Ogonis, one of Nigeria’s volatile oil communities in the Niger Delta, says Anglo-Dutch oil giant, Shell, took away oil from Ogoni land worth over $81 billion, but has sadly left the host communities in utter neglect, extremely polluted the environment and desolated the entire Ogoni area.
The Movement for the Survival of Ogoni People (MOSOP), which speaks for all Ogoni oil communities in Eleme, Tai, Khana and Gokana local government areas, said Shell’s 60 years oil production in their land had left them riddled with massive deaths, deprivation, and pillage.
The Shell Petroleum Development Company (SPDC) started operations in Ogoni land in 1958, drilling a total of 96 wells to bring nine oil fields onstream. By the end of 1992, Ogoni production was some 28,000 barrels of oil a day, about three percent of SPDC’s total production.
MOSOP, which was established in 1990 and was then led by late Ken Saro-Wiwa, began campaigning for greater control over oil and gas resources on their land, for economic development, and autonomy over their affairs, (including cultural, religious and environmental matters). MOSOP’s demands were summarised in their 1990 ‘Ogoni Bill of Rights,’ and addressed to the Nigerian Government.

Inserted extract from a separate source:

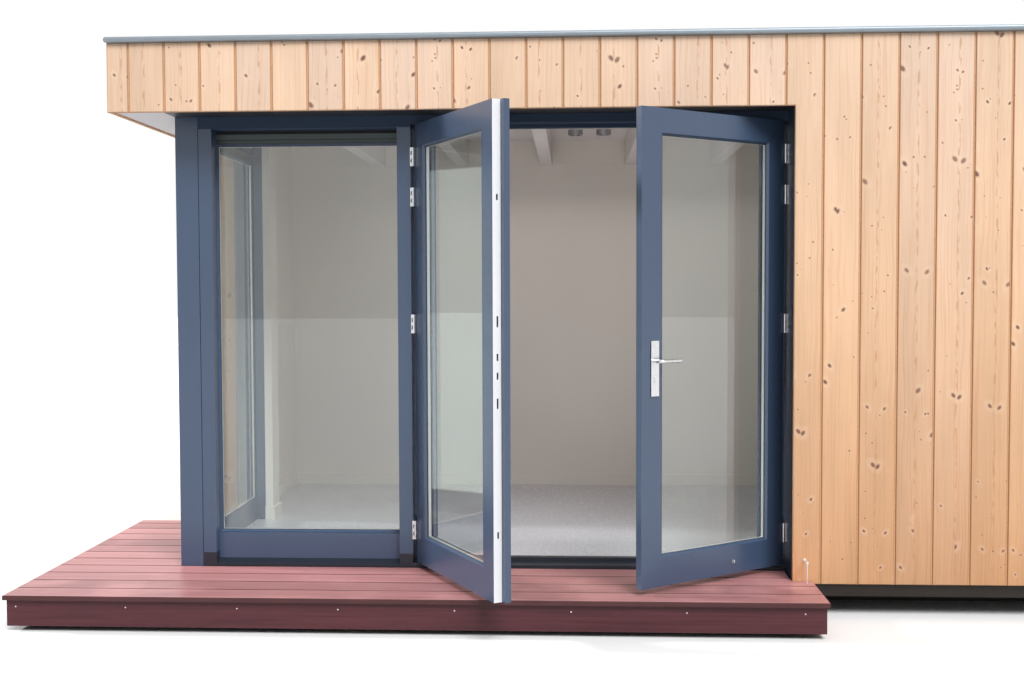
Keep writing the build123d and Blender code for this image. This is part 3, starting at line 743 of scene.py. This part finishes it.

By November 1992, MOSOP was also demanding from Shell $6 billion in royalties from past oil production and $4 billion for alleged environmental damage, and SPDC was given 30 days to accept or leave Ogoni land. In 1993, Shell was forced out of Ogoni following widespread Ogoni anti-Shell protests.
“The consequences of Shell’s 60 years oil production (in Ogoniland) had been the massive deaths currently experienced in all parts of Ogoniland,” MOSOP said, adding that 4,000 Ogonis have been killed through Shell related activities.
Since last year, Ogonis have been accusing the Anglo-Dutch oil giant of making sneaky oil production resumption in their area, which Shell has been refuting.
Precious Okolobo, spokesman for Shell, reiterated recently to business a.m. that Anglo-Dutch oil company has not made any re-entry move into Ogoni.
“SPDC stopped production in Ogoni land and withdrew from the area in 1993 after violence against our staff and action targeting our facilities,” the company said on its website, in a statement it titled, ‘The Ogoni Issue.’”
It said further: “SPDC has produced no oil or gas from Ogoni fields since 1993, although Ogoni land continues to serve as a transit route for pipelines transporting both SPDC and third-party oil production from other areas.”
The above statement quite confirms MOSOP’s new claims that SPDC was laying pipelines in parts of the communities, despite Ogoni people’s strong opposition to oil production resumption in their area. Their resolve is predicated on the fact that the United Nations Environment Programme (UNEP) report of August 2011, which called for cleanup and remediation, was yet to be implemented by the Nigerian government.
They claim Ogoni oilfields cannot support oil production resumption, until cleanup has been carried out.
Ogoni cleanup and environmental remediation, put at $50 billion over a 30-year period, is far from start-off. Initial exercise which would cost $1billion has yet to begin, since President Muhammadu Buhari flagged off the exercise in June last year.